The California’s Growers
Association’s Executive Director, Hezekiah Allen, said that the larger scale
investor or business may be able to amass many licenses. This lack of limits on
the number of licenses these businesses can obtain and the loophole created
comes despite the Adult Use of Marijuana Act promoting provision for the
protection of the small-scale farmers and businesses.

 

In November
2017, the newly released regulations dissolved the 2016 voter’s supported
provision of five acres per individual entity. The new limit is set instead on
no more than one acre of cannabis grow per license, leaving a loophole allowing
large scale business free to stack licenses and obtain a significantly larger
size of marijuana yield. The stacked licenses would give way for multiple acres
to be obtained. These large yields will bring down running costs for the larger
business and thereby reducing the price of the sold marijuana for recreational
use. This threatens the smaller scale businesses.

 

The
large-scale businesses and companies could potentially flood the market with
their lower costs giving way to lower prices. This will regulate the economy
and make the smaller scale businesses unable to compete in the market and be
driven to the black market, causing the illegal market to grow once again.

 

Allen said
that the main areas that will incur suffering from this and their affected
businesses would include the Trinity, Humboldt, and Mendocino counties. These
three counties are by some research and estimates believed to be the counties
that produce just less than two-thirds of the marijuana that is consumed by the
United States.

 

The
definition of a large scale license is that of any one farm that is equivalent
or greater than one acre. The regulations set out in November 2017 hold
restrictions for these types of larger scale licenses for the first five years.

 

On the
other side of the fence sits businessman Steve DeAngelo. DeAngelo is currently
operating dispensaries on a large scale and a large agricultural site. DeAngelo
argues that the lower costs and lower price of the product is a positive aspect
for the market. He counters that these low prices will be welcome in the face
of taxes and costs already increasing due to the recent Legalization.
DeAngelo’s marijuana distribution company, FLRish holds a four acre site for
growing and cultivation in the Salinas
Valley.

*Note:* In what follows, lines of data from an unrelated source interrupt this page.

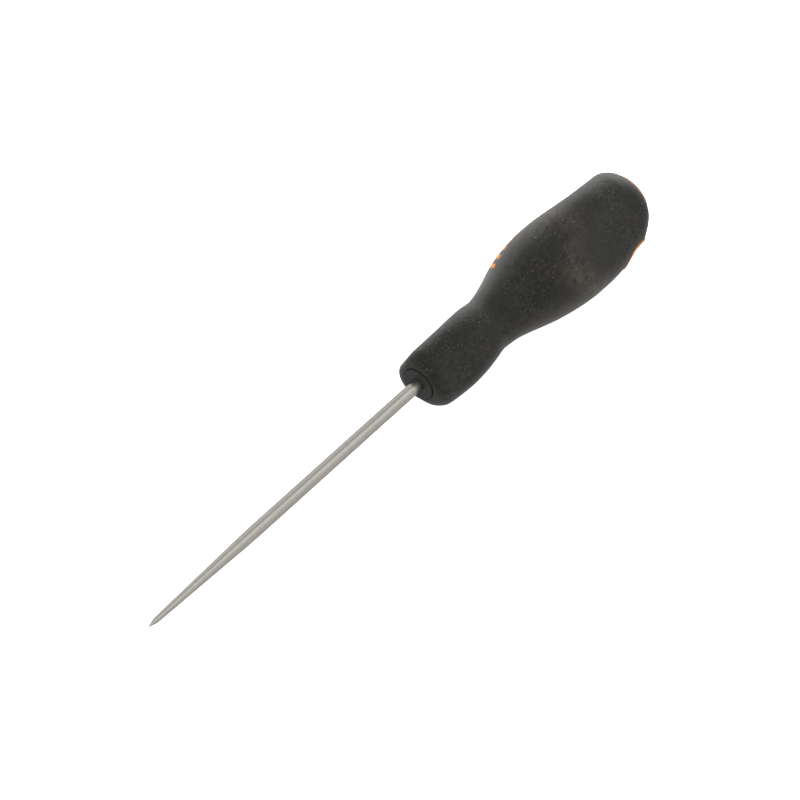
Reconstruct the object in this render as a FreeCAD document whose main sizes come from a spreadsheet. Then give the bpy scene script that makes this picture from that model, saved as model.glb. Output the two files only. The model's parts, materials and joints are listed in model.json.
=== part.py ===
import FreeCAD, Part
import math
import os
import Sketcher

# Scratch awl with a three-sided, three-material handle.
# Working frame of every body: X runs along the tool from the point (X = 0) to
# the butt, +Z leaves through the flat side that carries the coloured marks.
# The shared placement rolls the tool onto its lower flat side and lays it down.

doc = FreeCAD.newDocument("scratch_awl")

# Driving dimensions in millimetres.
DIMS = {
    # blade, measured from the point
    "tip_radius": 0.15,
    "point_length": 2.8,
    "point_radius": 0.9,
    "taper_end": 43.5,
    "shank_radius": 2.0,
    "shank_end": 120.1,
    "nose_x": 120.0,
    # hidden tang, measured from the nose plane like everything below it
    "tang_radius": 1.7,
    "tang_end": 62.0,
    "wing_thickness": 1.0,
    "wing_width": 6.4,
    "wing_length": 7.0,
    "wing_front": 16.0,
    "wing_pitch": 22.0,
    # black inner core, measured from the nose plane
    "disc_front": 0.45,
    "disc_radius": 5.35,
    "lip_depth": 2.0,
    "lip_radius": 5.6,
    "entry_radius": 2.3,
    "entry_depth": 1.0,
    "core_front_radius": 6.4,
    "core_shoulder": 4.0,
    "core_neck_radius": 4.6,
    "core_neck_end": 34.0,
    "core_bulb_start": 50.0,
    "core_bulb_radius": 7.2,
    "core_end": 70.0,
    # coloured shell over the core
    "shell_neck_end": 33.0,
    "shell_bulb_start": 53.0,
    "shell_bulb_radius": 10.6,
    "shell_bulb_end": 82.0,
    "shell_rear_start": 96.5,
    "shell_rear_radius": 9.3,
    "shell_end": 99.4,
    "shell_end_radius": 9.0,
    "socket_start": 95.7,
    "socket_radius": 5.0,
    # hanging hole across the butt
    "hole_x": 90.5,
    "hole_radius": 3.2,
    "hole_land": 3.6,
    "mouth_plane": 16.0,
    "mouth_half_length": 6.1,
    "mouth_half_width": 3.95,
    "lining_half_length": 6.6,
    "lining_half_width": 4.4,
    # clear space cut round the lining and the marks
    "frame_half_width": 30.0,
    "frame_margin": 1.0,
    # coloured marks
    "mark_start": 46.0,
    "mark_pitch": 3.8,
    "mark_width": 1.7,
    "mark_low": 4.3,
    "mark_height": 9.6,
    "mark_slant": 4.8,
    # end cap
    "cap_radius": 9.25,
    "cap_edge_x": 102.35,
    "cap_round_x": 102.95,
    "cap_round_radius": 8.7,
    "cap_crown_x": 103.35,
    "cap_crown_radius": 7.4,
}
MARK_COUNT = 4
WING_PAIRS = 2

# Outer form of the handle: distance behind the nose plane, half height over a
# flat side, and radius over a rounded corner.
STATIONS = [
    (0.8, 5.90, 6.10),
    (1.1, 6.75, 7.45),
    (2.1, 7.75, 9.20),
    (4.3, 8.20, 10.60),
    (8.6, 8.20, 11.10),
    (15.0, 8.25, 11.40),
    (21.0, 8.45, 11.10),
    (26.5, 8.55, 10.35),
    (32.0, 8.15, 9.45),
    (37.5, 8.80, 9.85),
    (43.0, 10.20, 11.00),
    (49.0, 12.15, 12.65),
    (55.0, 13.40, 14.20),
    (61.0, 13.95, 15.35),
    (66.0, 13.80, 16.05),
    (71.0, 13.25, 16.45),
    (77.0, 12.40, 16.50),
    (83.0, 11.80, 16.15),
    (89.0, 11.50, 15.40),
    (94.5, 11.35, 14.40),
    (98.0, 11.40, 12.75),
    (99.9, 11.10, 11.50),
    (101.1, 10.45, 10.60),
    (101.7, 9.60, 9.75),
]
FORM_FIRST = 10
FORM_LAST = 20

# Degrees round the tool, seen from the butt: rounded corners, half the arc of
# one corner, and the roll that puts a flat side underneath.
CORNER_ANGLES = (30.0, 150.0, 270.0)
CORNER_HALF_ARC = 60.0
ROLL_ONTO_FLAT = -60.0


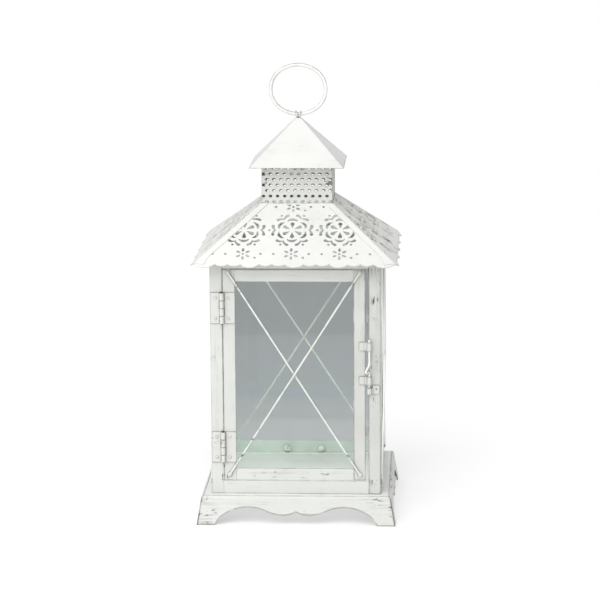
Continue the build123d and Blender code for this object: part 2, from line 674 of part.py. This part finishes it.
# ---- hanging ring ----------------------------------------------------------
def ring_eye():
    """Two spread turns of wire whose legs pass through the cap's tip and splay beneath it."""
    lean = math.radians(EYE_LEAN)
    splay_x, splay_z = EYE_SPLAY
    eye = None
    for side in (-1, 1):
        upright = Rot(0, 90, 0) * Torus(EYE_MAJOR, EYE_WIRE_R)
        turn = Pos(side * EYE_X, 0, EYE_Z) * Rot(0, side * EYE_LEAN, 0) * upright
        foot_x = side * (EYE_X - EYE_MAJOR * math.sin(lean))
        foot_z = EYE_Z - EYE_MAJOR * math.cos(lean)
        route = ((foot_x, 0, foot_z), (foot_x, 0, EYE_KNEE_Z), (side * splay_x, 0, splay_z))
        leg = rod(route, EYE_WIRE_R, 4)
        pair = turn + leg
        eye = pair if eye is None else eye + pair
    return eye


def hang_ring():
    """Slightly oval ring of four arcs, standing up from the eye."""
    a, b, side_r = RING_HALF_W, RING_HALF_H, RING_SIDE_R
    top_r = ((a - side_r) ** 2 + b ** 2 - side_r ** 2) / (2 * (b - side_r))
    centre_z = EYE_Z + b
    dx, dz = a - side_r, top_r - b
    scale = side_r / math.hypot(dx, dz)
    joint_x, joint_z = dx + dx * scale, dz * scale
    corner = {(sx, sz): (sx * joint_x, 0, centre_z + sz * joint_z) for sx in (-1, 1) for sz in (-1, 1)}
    arcs = [
        ThreePointArc(corner[1, -1], (a, 0, centre_z), corner[1, 1]),
        ThreePointArc(corner[1, 1], (0, 0, centre_z + b), corner[-1, 1]),
        ThreePointArc(corner[-1, 1], (-a, 0, centre_z), corner[-1, -1]),
        ThreePointArc(corner[-1, -1], (0, 0, centre_z - b), corner[1, -1]),
    ]
    ring = None
    for arc in arcs:
        piece = sweep(Plane(origin=arc @ 0, z_dir=arc % 0) * Circle(RING_WIRE_R), path=arc)
        ring = piece if ring is None else ring + piece
    return ring


# ---- the whole lantern -----------------------------------------------------
def build():
    parts = {"base_deck": base_deck()}
    for name, angle in SIDES.items():
        parts["base_apron_" + name] = around(angle, base_apron())
        parts["sill_" + name] = around(angle, sill())
        parts["header_" + name] = around(angle, header())
        parts["roof_panel_" + name] = around(angle, roof_panel())
        full = name in ("front", "back")
        half = CHIMNEY_HALF if full else CHIMNEY_HALF - THIN
        parts["chimney_wall_" + name] = around(angle, chimney_wall(half))
    for name, angle in CORNERS.items():
        parts["post_" + name] = around(angle, corner_post())
    for name in FIXED_SIDES:
        parts["glass_" + name] = around(SIDES[name], pane())
        parts["window_wires_" + name] = window_wires(name)
    parts["glass_stops"] = glass_stops()
    parts["glass_tabs"] = glass_tabs()

    parts["door_stile_hinge"] = door_stile(DOOR_X0, 1)
    parts["door_stile_latch"] = door_stile(DOOR_X1, -1)
    parts["door_rail_top"] = door_rail(DOOR_TOP, -1)
    parts["door_rail_bottom"] = door_rail(DOOR_BOTTOM, 1)
    parts["door_glass"] = door_glass()
    parts["door_glass_tabs"] = door_glass_tabs()
    parts["door_wire_under"], parts["door_wire_over"] = door_wires()
    parts["closing_stops"] = closing_stops()

    bore_loose, bore_tight = PIN_R + PIN_LOOSE, PIN_R + PIN_TIGHT
    for name, middle_z in (("upper", HINGE_UPPER_Z), ("lower", HINGE_LOWER_Z)):
        parts[f"hinge_{name}_post_leaf"] = hinge_leaf(middle_z, -1, (1, 3), bore_tight)
        parts[f"hinge_{name}_door_leaf"] = hinge_leaf(middle_z, 1, (0, 2), bore_loose)
        parts[f"hinge_{name}_pin"] = hinge_pin(middle_z)
    parts["hinge_rivets_post"] = hinge_rivets(-1)
    parts["hinge_rivets_door"] = hinge_rivets(1)

    parts["latch_strap_upper"] = latch_strap(*STRAP_UPPER)
    parts["latch_strap_lower"] = latch_strap(*STRAP_LOWER)
    parts["latch_keeper"] = latch_keeper()
    parts["latch_bolt"] = latch_bolt()

    parts["roof_hip_strips"] = hip_strips()
    parts["roof_tabs"] = roof_tabs()
    parts["chimney_cap"] = cap()
    parts["cap_tabs"] = cap_tabs()
    parts["ring_eye"] = ring_eye()
    parts["hang_ring"] = hang_ring()
    return parts


os.makedirs("parts", exist_ok=True)
for node, shape in build().items():
    export_step(shape, f"parts/{node}.step")
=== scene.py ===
import math

import bmesh
import bpy
from mathutils import Matrix, Vector, noise


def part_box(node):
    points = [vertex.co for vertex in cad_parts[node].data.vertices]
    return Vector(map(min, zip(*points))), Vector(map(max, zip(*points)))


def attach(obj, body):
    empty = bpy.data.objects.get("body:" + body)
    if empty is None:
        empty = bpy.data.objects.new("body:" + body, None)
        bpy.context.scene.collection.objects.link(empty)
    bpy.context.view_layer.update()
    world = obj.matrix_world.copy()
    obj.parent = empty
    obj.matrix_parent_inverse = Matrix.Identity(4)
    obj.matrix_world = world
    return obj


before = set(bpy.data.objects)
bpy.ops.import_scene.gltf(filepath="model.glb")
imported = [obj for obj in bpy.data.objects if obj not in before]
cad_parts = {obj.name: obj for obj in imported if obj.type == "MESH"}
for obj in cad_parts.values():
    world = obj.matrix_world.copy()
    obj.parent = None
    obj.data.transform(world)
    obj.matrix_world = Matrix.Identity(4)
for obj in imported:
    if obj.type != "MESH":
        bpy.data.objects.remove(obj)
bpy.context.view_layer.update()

MM = 0.001

# ---- camera: nearly head-on from a little right of and above the lantern -----------------
CAMERA_AT = Vector((0.1258, -2.4078, 0.6592))
CAMERA_YAW = math.radians(2.98)
CAMERA_PITCH = math.radians(10.93)
CAMERA_ROLL = math.radians(-0.37)
LENS = 156.9                # millimetres on a 36 mm sensor

# ---- paint colours, linear ----------------------------------------------------------------
BODY_PAINT = (0.575, 0.585, 0.555)
# Painted light: the inside paint is much whiter than the frame's, so the lantern's inside looks as well
# lit as its outside
INNER_PAINT_WITH_PAINTED_LIGHT = (0.76, 0.775, 0.76)
# Painted light: the back rail's paint is whiter still and greenish, as if lit through the green glass
RAIL_PAINT_WITH_PAINTED_LIGHT = (0.80, 0.84, 0.82)
BASE_PAINT = (0.615, 0.625, 0.60)
WORN_PAINT = (0.535, 0.545, 0.515)
WIRE_PAINT = (0.80, 0.80, 0.775)
DOOR_WIRE_PAINT = (0.72, 0.73, 0.705)
ROOF_PAINT = (0.74, 0.74, 0.72)
CHALK = (0.655, 0.66, 0.64)
GREY_RUB = (0.40, 0.415, 0.39)
PAINTED_SHADE = (0.21, 0.225, 0.20)
# Painted shade colour, for corners, creases, gaps between parts and the sides of wires
PRIMER = (0.17, 0.175, 0.165)
BARE_IRON = (0.035, 0.033, 0.032)
RUST = (0.16, 0.075, 0.028)
BROWN = (0.14, 0.105, 0.075)
# Soot inside the chimney, and painted shade inside the base's aprons
SOOT_AND_SHADE = (0.10, 0.115, 0.105)
PANE_TINT = (0.86, 0.895, 0.87)
PANE_CLEAR = (0.94, 0.97, 0.95)     # what lamps and bounced light see of a pane

# ---- noise scales, features to a metre -----------------------------------------------------
CLOUDS = 18
PATCHES = 75
FINE = 1100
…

Steve DeAngelo is
reported to have spent around $300,000 for the Californian Law firm,
Californian Strategies.

 

 

The lawsuit
was filed on January 23 at the Sacramento County Superior Court by the California’s Growers Association just over three weeks
since the birth of recreational marijuana sales in the California state. January 1st saw the
initial start of the experiment in the newly legalized recreational sales for
recreational marijuana.

This
lawsuit comes after long-held dread that marijuana agriculture would become
under complete corporate reign.

The
California Department of Food and Agriculture hold the responsibility of
issuing the licenses and they have declined to comment on the lawsuit.